In the grand scheme of things, the dollar’s ascension toward the ¥150 level appears plausible, primarily driven by the interest rate differential. However, it’s crucial to exercise caution in position sizing given the prevailing market volatility. This caveat isn’t limited to this particular currency pair; it’s a prudent approach for navigating all currency pairs in the current climate.
It’s worth emphasizing that the US dollar is unlikely to face a substantial sell-off, especially in the near term, given the ongoing quantitative easing measures undertaken by the Bank of Japan. While Tokyo may engage in occasional jawboning, it’s unlikely to significantly alter the broader trend.

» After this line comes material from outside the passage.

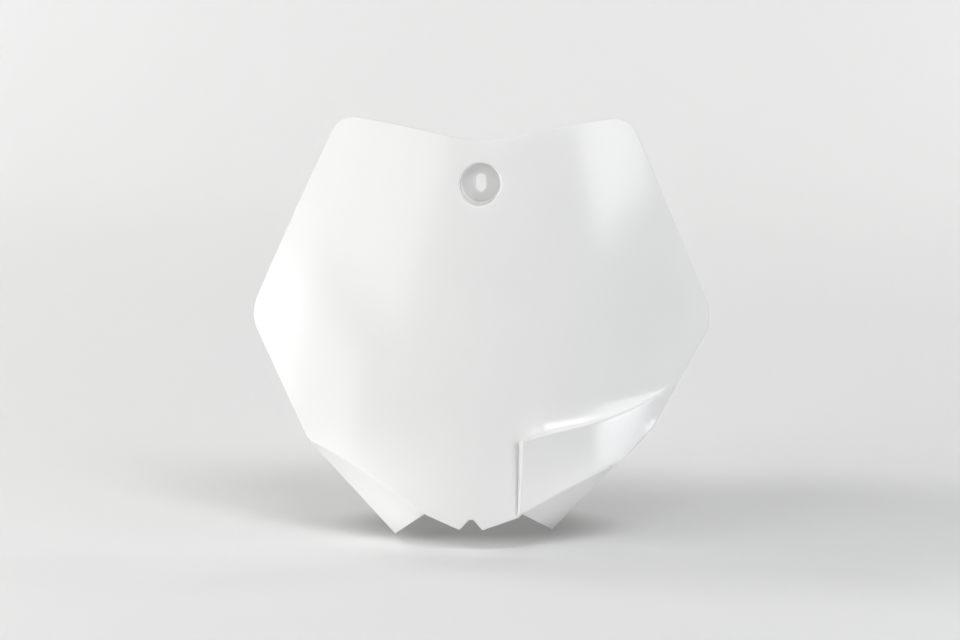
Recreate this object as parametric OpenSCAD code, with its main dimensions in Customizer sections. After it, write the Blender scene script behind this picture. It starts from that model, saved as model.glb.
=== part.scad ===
// Racing number board: one thin plastic moulding for the front of an off-road motorbike.
// The face is a barrel, curved across and a little from top to bottom, cut to a six-sided outline
// with a hollow top edge and a toothed bottom edge. Two wings fold back from the lower edges.
// A hose bulge stands out of the lower right of the face, and the one fixing screw sits in a pocket.
// The wall has one thickness: every outer surface has its twin, one wall further in.
// Frame: +Z up, the face looks along -Y and leans back. The origin is the centre of the screw seat.

/* [Face] */
// Wall thickness of the moulding
wall = 2.2; // [1.6:0.1:3]
// How far the face leans back from upright, in degrees
lean = 22.5; // [16:0.5:28]
// Radius of the face across its width
across_r = 250; // [220:5:320]
// Radius of the face from top to bottom
upright_r = 900; // [600:50:2000]

/* [Outline] */
// Half the distance between the two side corners, before rounding
side_corner_x = 125.6; // [118:0.2:130]
// Height of the side corners over the middle of the face
side_corner_z = 9.6; // [0:0.2:20]
// Rounding of the side corners
side_corner_r = 20; // [8:1:26]
// Half the distance between the two top corners, before rounding
top_corner_x = 79; // [70:0.5:86]
// Height of the top corners over the middle of the face
top_corner_z = 119.3; // [112:0.1:124]
// Rounding of the top corners
top_corner_r = 12; // [5:1:16]
// Height of the hollow in the top edge over the middle of the face
top_dip_z = 98; // [92:0.5:108]
// Rounding of the hollow in the top edge
top_dip_r = 68; // [30:2:90]
// Half the distance between the two lower corners
lower_corner_x = 88.5; // [82:0.5:94]
// Height of the left lower corner, under the middle of the face
left_corner_z = -62.2; // [-66:0.1:-56]
// Height of the right lower corner, under the hose bulge
right_corner_z = -63.2; // [-66:0.1:-56]
// Rounding of the left lower corner
left_corner_r = 16; // [4:1:22]
// Rounding of the right lower corner, under the hose bulge
right_corner_r = 66; // [20:2:76]

/* [Bottom teeth] */
// Half the width of the notch between the two teeth
notch_x = 1.2; // [0.6:0.1:3]
// Height of the top of the notch
notch_z = -105.1; // [-108:0.1:-100]
// Half the distance between the tips of the teeth
tooth_x = 6; // [4:0.5:10]
// Height of the tips of the teeth
tooth_z = -110.4; // [-113:0.1:-108]
// Rounding of the teeth and of the notch
tooth_r = 0.9; // [0.2:0.1:1.2]

/* [Wings] */
// Half the distance between the lower ends of the two fold lines
fold_x = 24.4; // [22:0.2:28]
// Height of the lower end of the left fold line
left_fold_z = -102.6; // [-105:0.1:-100]
// Height of the lower end of the right fold line
right_fold_z = -103.6; // [-105:0.1:-100]
// Slope of the left fold line, in degrees
left_slope = 36.8; // [34:0.2:38]
// Angle that the left wing folds back from the face
left_fold = 64; // [55:0.5:80]
// Length of the left fold line
left_length = 75; // [70:0.5:77]
// Depth of the left wing along its bottom edge
left_depth = 36; // [25:1:45]
// How far the bottom edge of the left wing runs outward to its tip
left_run = 11; // [6:0.5:20]
// Slope of the right fold line, in degrees
right_slope = 32.2; // [28:0.1:34]
// Angle that the right wing folds back from the face
right_fold = 82; // [74:0.5:86]
// Length of the right fold line
right_length = 58; // [50:0.5:66]
// Depth of the right wing along its bottom edge
right_depth = 52; // [35:1:60]
// How far the bottom edge of the right wing runs outward to its tip
right_run = 14; // [6:0.5:20]
// Depth of each wing where its outer edge meets the side of the face
wing_end = 1.5; // [0.5:0.1:4]

/* [Hose bulge] */
// Left side of the bulge, from the middle of the face
bulge_x = 24; // [18:0.5:34]
// Height where the bulge starts to rise out of the face
bulge_top_z = -8; // [-16:0.5:-4]
// Hollow radius of the slope that rises to the lip
slope_r = 446; // [380:2:520]
// Radius of the panel under the lip
panel_r = 198; // [180:1:220]
// Middle of the panel, from the middle of the face
panel_x = -4; // [-10:0.5:2]
// How far the panel stands before the middle of the face, at the left end of the lip
panel_out = 3.9; // [3.2:0.1:4.6]
// Height of the left end of the lip
lip_z = -64.6; // [-70:0.2:-56]
// Slope of the left part of the lip, in degrees
lip_slope = 15; // [8:0.5:20]
// Angle between the panel and the upright direction, in degrees
panel_tilt = 9.8; // [8:0.1:11]
// Where the flank left of the slope grows out of the face, at half its height
flank_x = 26; // [25:0.5:30]
// Angle of the flank, in degrees
flank_angle = 4.6; // [3:0.2:8]
// Draft of the small wall left of the panel, in degrees
step_draft = 22; // [8:1:32]

/* [Screw pocket] */
// Height of the pocket over the middle of the face, along the face
pocket_z = 74.7; // [66:0.1:80]
// Depth of the screw seat behind the face
pocket_depth = 9; // [8:0.1:12]
// Radius of the pocket
pocket_r = 10.8; // [9:0.1:12]
// Rounding of the pocket's rim
rim_r = 1.8; // [0.8:0.1:2.4]
// Width of the slot for the screw
slot_w = 5.6; // [4.4:0.1:7]
// Length of the slot, from end to end
slot_l = 9.7; // [8:0.1:13]

/* [Hidden] */
$fn = 120;
// Half the size of the blocks that cut or keep a whole side
big = 300;
// How deep the slope starts inside the face, so that it grows out of it
slope_sink = 0.2;
// Points on each rounded corner
corner_steps = 10;
// The face lies this far behind its foremost point, at a height on the middle line
function set_back(z) = upright_r - sqrt(upright_r * upright_r - z * z);
// The face looks up by this angle there, over the lean
function face_pitch(z) = asin(z / upright_r);
// How far any point of the face lies behind its foremost point
function face_back(x, z) = let (r = across_r - set_back(z)) across_r - sqrt(r * r - x * x);
pocket_back = set_back(pocket_z);
seat_y = pocket_back * cos(lean) + pocket_z * sin(lean) + pocket_depth;
seat_z = pocket_z * cos(lean) - pocket_back * sin(lean);
// Each wing as [slope, fold, length, depth, run, height of the fold's lower end]
left_wing = [left_slope, left_fold, left_length, left_depth, left_run, left_fold_z];
right_wing = [right_slope, right_fold, right_length, right_depth, right_run, right_fold_z];
function unit(v) = v / norm(v);

// An arc of radius r that rounds the corner b between a and c
function round_corner(a, b, c, r) =
    let (
        u = unit(a - b),
        v = unit(c - b),
        half = acos(u * v) / 2,
        centre = b + unit(u + v) * r / sin(half),
        start = b + u * r / tan(half) - centre,
        turn = (180 - 2 * half) * sign(cross(start, v))
    )
    [for (i = [0 : corner_steps])
        let (w = turn * i / corner_steps)
        centre + [start.x * cos(w) - start.y * sin(w), start.x * sin(w) + start.y * cos(w)]];

// Every corner of a closed outline rounded by its own radius, the third number of each corner
function rounded(outline) =
    let (n = len(outline))
    [for (i = [0 : n - 1])
        let (
            before = outline[(i + n - 1) % n],
            here = outline[i],
            after = outline[(i + 1) % n],
            b = [here.x, here.y]
        )
        each here.z > 0
            ? round_corner([before.x, before.y], b, [after.x, after.y], here.z)
            : [b]];

// One half of the front outline, from a top corner down to the notch, round its own lower corner
function half_outline(side, lower_z, lower_r, fold_z) = [
    [side * top_corner_x, top_corner_z, top_corner_r],
    [side * side_corner_x, side_corner_z, side_corner_r],
    [side * lower_corner_x, lower_z, lower_r],
    [side * fold_x, fold_z, 0],
    [side * tooth_x, tooth_z, tooth_r],
    [side * notch_x, notch_z, tooth_r]
];
function backwards(list) = [for (i = [len(list) - 1 : -1 : 0]) list[i]];
outline = concat(
    [[0, top_dip_z, top_dip_r]],
    half_outline(1, right_corner_z, right_corner_r, right_fold_z),
    backwards(half_outline(-1, left_corner_z, left_corner_r, left_fold_z))
);

// The barrel that the face is a piece of, with its skin moved in by d
module barrel(d) {
    translate([0, across_r, 0])
        rotate_extrude()
            intersection() {
                translate([across_r - upright_r, 0]) circle(upright_r - d);
                translate([0, -big / 2]) square([across_r + 1, big]);
            }
}

// Everything behind the hollow slope above the lip, right of its flank
module slope_block(d) {
    difference() {
        translate([bulge_x, -big / 10, lip_z - big / 10]) cube([big / 2, big / 5, bulge_top_z - lip_z + big / 10]);
        translate([0, across_r, 0])
            rotate_extrude()
                translate([across_r - slope_sink + slope_r, bulge_top_z]) circle(slope_r + d);
        translate([flank_x, face_back(flank_x, lip_z / 2), lip_z / 2])
            rotate([-face_pitch(lip_z / 2), 0, -flank_angle])
                translate([-big, -2 * big + d, -big]) cube(2 * big);
    }
}

// Everything below the lip, right of the small wall beside the panel
module step_block(d) {
    intersection() {
        translate([bulge_x, face_back(bulge_x, lip_z), 0])
            rotate([0, 0, step_draft])
                translate([d, -big / 10, -big / 2]) cube([big / 2, big / 5, big]);
        translate([bulge_x, 0, lip_z])
            rotate([0, -lip_slope, 0])
                translate([-big / 2, -big / 2, -big - d]) cube(big);
    }
}

// The bulge for the brake hose: the panel's cylinder, cut by the slope, the flank and the small wall
module bulge(d) {
    intersection() {
        translate([panel_x, 0, lip_z])
            rotate([panel_tilt, 0, 0])
                translate([0, panel_r - panel_out, -big / 2]) cylinder(h = big, r = panel_r - d);
        union() {
            slope_block(d);
            step_block(d);
        }
    }
}

// Places a wing's own plane: x up along the fold, y back along the wing, z into the board
module at_fold(wing) {
    slope = wing[0];
    fold = wing[1];
    fold_z = wing[5];
    translate([fold_x, face_back(fold_x, fold_z), fold_z])
        rotate([0, -slope, 0])
            rotate([fold - 90, 0, 0])
                children();
}

// Everything on the inner side of a wing's outer skin, moved in by d
module wing_side(wing, d) {
    at_fold(wing) translate([-big, -big, d]) cube(2 * big);
}

// The whole outer form of the board with its skin moved in by d, solid behind
module form(d) {
    intersection() {
        union() {
            barrel(d);
            bulge(d);
        }
        wing_side(right_wing, d);
        mirror([1, 0, 0]) wing_side(left_wing, d);
    }
}

// What is kept of a wing: from its fold to its outer edge and its bottom edge
module wing_cut(wing) {
    slope = wing[0];
    fold = wing[1];
    length = wing[2];
    depth = wing[3];
    run = wing[4];
    fold_z = wing[5];
    end_back = face_back(fold_x + length * cos(slope), fold_z + length * sin(slope));
    end_depth = (end_back - face_back(fold_x, fold_z)) / sin(fold);
    at_fold(wing)
        translate([0, 0, -wall / 2])
            linear_extrude(2 * wall)
                polygon([
                    [0, 0],
                    [run, depth],
                    [length, end_depth + wing_end],
                    [length, 0],
                    [length / 2, -wall],
                    [0, -wall]
                ]);
}

// What is kept of the face: the front outline, cut straight through
module face_cut() {
    translate([0, big / 5, 0])
        rotate([90, 0, 0])
            linear_extrude(big / 4)
                polygon(rounded(outline));
}

// The wall of the face, the bulge and the wings, in the face's own upright frame
module shell() {
    intersection() {
        difference() {
            form(0);
            form(wall);
        }
        union() {
            face_cut();
            wing_cut(right_wing);
            mirror([1, 0, 0]) wing_cut(left_wing);
        }
    }
}

// Moves from the face's own frame to the board as it is mounted
module mounted() {
    translate([0, -seat_y, -seat_z])
        rotate([-lean, 0, 0])
            children();
}

// A round bar along the screw's axis, from y = back towards the front
module screw_bar(r, back, length) {
    translate([0, back, 0]) rotate([90, 0, 0]) cylinder(h = length, r = r);
}

// The rounded mouth of the pocket, square to the face
module pocket_mouth() {
    mounted()
        translate([0, pocket_back, pocket_z])
            rotate([90 - face_pitch(pocket_z), 0, 0])
                translate([0, 0, -rim_r])
                    rotate_extrude()
                        difference() {
                            square([pocket_r + rim_r, 2 * rim_r]);
                            translate([pocket_r + rim_r, 0]) circle(rim_r);
                        }
}

// The upright slot for the screw, through the floor of the pocket
module screw_slot() {
    run = (slot_l - slot_w) / 2;
    for (z = [-run, run])
        translate([0, 0, z]) screw_bar(slot_w / 2, wall + 1, wall + 2);
    translate([-slot_w / 2, -1, -run]) cube([slot_w, wall + 2, 2 * run]);
}

module number_board() {
    color([0.95, 0.95, 0.94])
        difference() {
            union() {
                mounted() shell();
                intersection() {
                    screw_bar(pocket_r + wall, wall, 3 * pocket_depth);
                    mounted() form(0);
                }
            }
            screw_bar(pocket_r, 0, 4 * pocket_depth);
            pocket_mouth();
            screw_slot();
        }
}

number_board();
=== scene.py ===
import math

import bmesh
import bpy
from mathutils import Matrix, Vector


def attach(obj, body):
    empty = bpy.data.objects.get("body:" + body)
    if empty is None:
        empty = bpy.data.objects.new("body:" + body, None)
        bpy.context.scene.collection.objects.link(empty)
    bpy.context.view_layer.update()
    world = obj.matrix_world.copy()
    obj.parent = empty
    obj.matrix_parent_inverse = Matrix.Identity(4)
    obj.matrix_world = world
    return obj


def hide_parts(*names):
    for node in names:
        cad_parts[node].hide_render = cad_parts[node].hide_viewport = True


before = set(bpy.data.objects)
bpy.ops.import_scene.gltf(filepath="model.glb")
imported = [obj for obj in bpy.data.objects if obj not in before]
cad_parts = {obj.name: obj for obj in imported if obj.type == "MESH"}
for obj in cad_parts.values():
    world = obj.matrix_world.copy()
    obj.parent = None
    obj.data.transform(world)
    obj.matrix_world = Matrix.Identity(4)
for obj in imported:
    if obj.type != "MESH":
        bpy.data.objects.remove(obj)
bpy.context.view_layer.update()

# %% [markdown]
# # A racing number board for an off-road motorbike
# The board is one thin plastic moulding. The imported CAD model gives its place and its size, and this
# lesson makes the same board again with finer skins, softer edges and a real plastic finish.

# %% [markdown]
# ## The sizes
# All sizes are in millimetres and are those of the CAD model. They are given in the face's own
# upright frame: x to the right, y backwards and z up along the face. The last step leans the board
# back and moves the origin to the screw seat, as it is mounted.

# %% Sizes of the face, its outline and its wings
WALL = 2.2
LEAN = math.radians(22.5)
ACROSS_R = 250.0
UPRIGHT_R = 900.0
TOP_CORNER = (79.0, 119.3, 12.0)
SIDE_CORNER = (125.6, 9.6, 20.0)
TOP_DIP = (0.0, 98.0, 68.0)
LEFT_CORNER = (-88.5, -62.2, 16.0)
RIGHT_CORNER = (88.5, -63.2, 66.0)
FOLD_X = 24.4
LEFT_FOLD_Z = -102.6
RIGHT_FOLD_Z = -103.6
TOOTH = (6.0, -110.4, 0.9)
NOTCH = (1.2, -105.1, 0.9)
# Each wing: slope of its fold, fold angle, length of the fold, depth and outward run of its bottom edge
LEFT_WING = (math.radians(36.8), math.radians(64.0), 75.0, 36.0, 11.0)
RIGHT_WING = (math.radians(32.2), math.radians(82.0), 58.0, 52.0, 14.0)
WING_END = 1.5

# %% Sizes of the hose bulge and the screw pocket
BULGE_X = 24.0
BULGE_TOP = -8.0
SLOPE_R = 446.0
SLOPE_SINK = 0.2
PANEL_R = 198.0
PANEL_X = -4.0
PANEL_OUT = 3.9
PANEL_TILT = math.radians(9.8)
LIP_Z = -64.6
LIP_SLOPE = math.radians(15.0)
STEP_DRAFT = math.radians(22.0)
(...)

A potential scenario to watch is if the dollar breaks below the ¥144.50 level, which could raise the possibility of a deeper correction. Nonetheless, such an occurrence is likely to attract value hunters, eyeing the opportunity to acquire “cheap US dollars.” In fact, we may have that opportunity now.
In conclusion, the US dollar remains on a rollercoaster ride, navigating short-term fluctuations while maintaining a long-term bullish bias. Traders should remain vigilant and prepared for potential buying opportunities as the dollar consolidates. While the road ahead may be marked by volatility, the prevailing trend suggests a continued uptrend in the US dollar, making it a market worth considering for traders.